During this period I had to undergo ethics training. This wasn't ethics training as I had known it with its focus on the role and responsibilities, rather more training in compliance and fraud prevention. As part of the training, we were given a number of actual case studies. Talking to the trainer later, I said that the thing that stood out to me in the cases was the absence of over-sight. As a reasonably hands-on manger, I would have expected to pick the problems up early from direct observation or through the management information systems. Now there appeared to be two problems: the management information that might have revealed the problems was not necessarily accessible to the line manager, while the role and responsibility of those in "management" roles had diminished. They simply didn't have the supervisory access or responsibility that might have triggered an early response or even prevented the problem in the first place.
One feature of the decline in management has been a diminution in the role of and number of middle managers. We call this thinning out. The argument is that reducing the number of middle managers will save money and create efficiencies and responsiveness through flatter structures. This process is facilitated by modern computer systems. In practice, I have come to think that it actually increases hierarchy and centralisation, reducing the scope and role of managers.
I am, I think, a reasonably good manager measured by results and the loyalty and enthusiasm of my people. In becoming so, I went through a seasoning process combining a genuine interest in management with a staged increase in responsibility.
By the time I became a section head I had been both 2IC and acting section head. It was a reasonably big section, nine staff, combining policy and processing responsibilities in a particular area. I then had considerable experience as an acting branch head before being appointed a branch head. Now managing branches with up to 39 staff and multimillion dollar program budgets I wasn't worried about the management role.
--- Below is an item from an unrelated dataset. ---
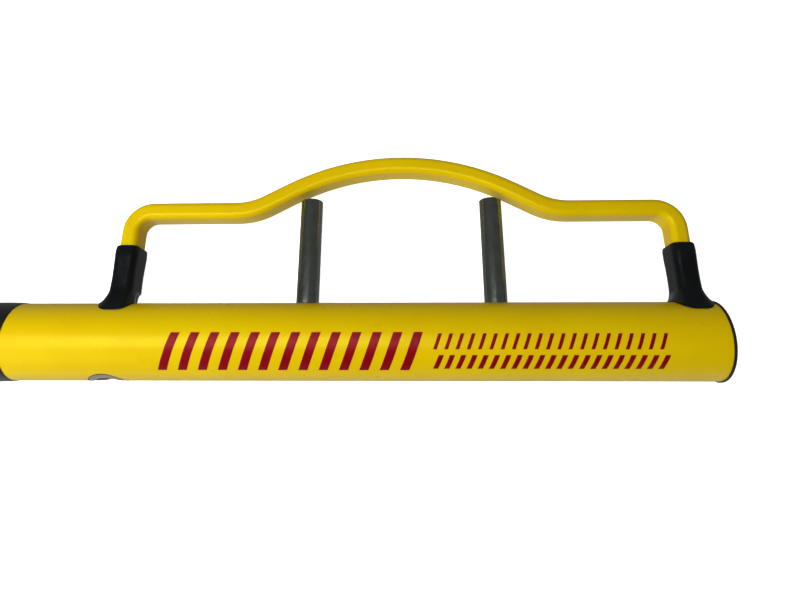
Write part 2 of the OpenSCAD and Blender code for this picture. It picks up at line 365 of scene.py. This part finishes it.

In retrospect I was lucky because I had more scope and responsibility than equivalent levels today.
If you had asked me during this period whether I thought of myself as a leader, I would have replied yes, but this wasn't my primary focus. I was a policy adviser and program manager focused on the management of my people to get results that I wanted. Leadership was something I tried to provide, but it wasn't my core responsibility. Management was.
Today when we talk about leadership I worry that we are talking about a concept of slippery meaning, setting up a straw horse that must lead to disappointment, that has limited relevance to what people have to do, that is hard to teach,
Take your middle manager with limited power and authority. Now say that he or she must aspire to be a leader, that that is his or her core function. What does this actually mean? It is much easier to talk about and focus on the management role, recognising that not everybody can be a good manager.
As we move up the organisation, leadership may acquire more meaning, but it is still a very limited and hierarchical concept, one lacking definition. Most CEO's will tell you that they want to empower their people. That is management speak, but it carries a truth: you may articulate a vision, but you require managers to carry it out.
Many years ago when I first studied the emergence of new political movements, I was struck by a typology that said that all successful movements required three things: the agitator, the leader who articulated the need, the dream; the theoretician who codified the ideas so that they could be explained and used; and the administrator who actually made things work. These roles can overlap.
1920 marks 100 years since the emergence of the party that became the NSW Country Party, something that I have been writing on, Within that new movement, we have Earle Page as the agitator, Drummond as the theoretician who articulated the constitutional basis for the new party, Bruxner as the practical administrator.
If we now look at Victoria, Dan Andrews has been acting as leader who has, I think, been successful in that role. But his success, his achievement, has been sullied by management failures in delivery. Leaders without management struggle.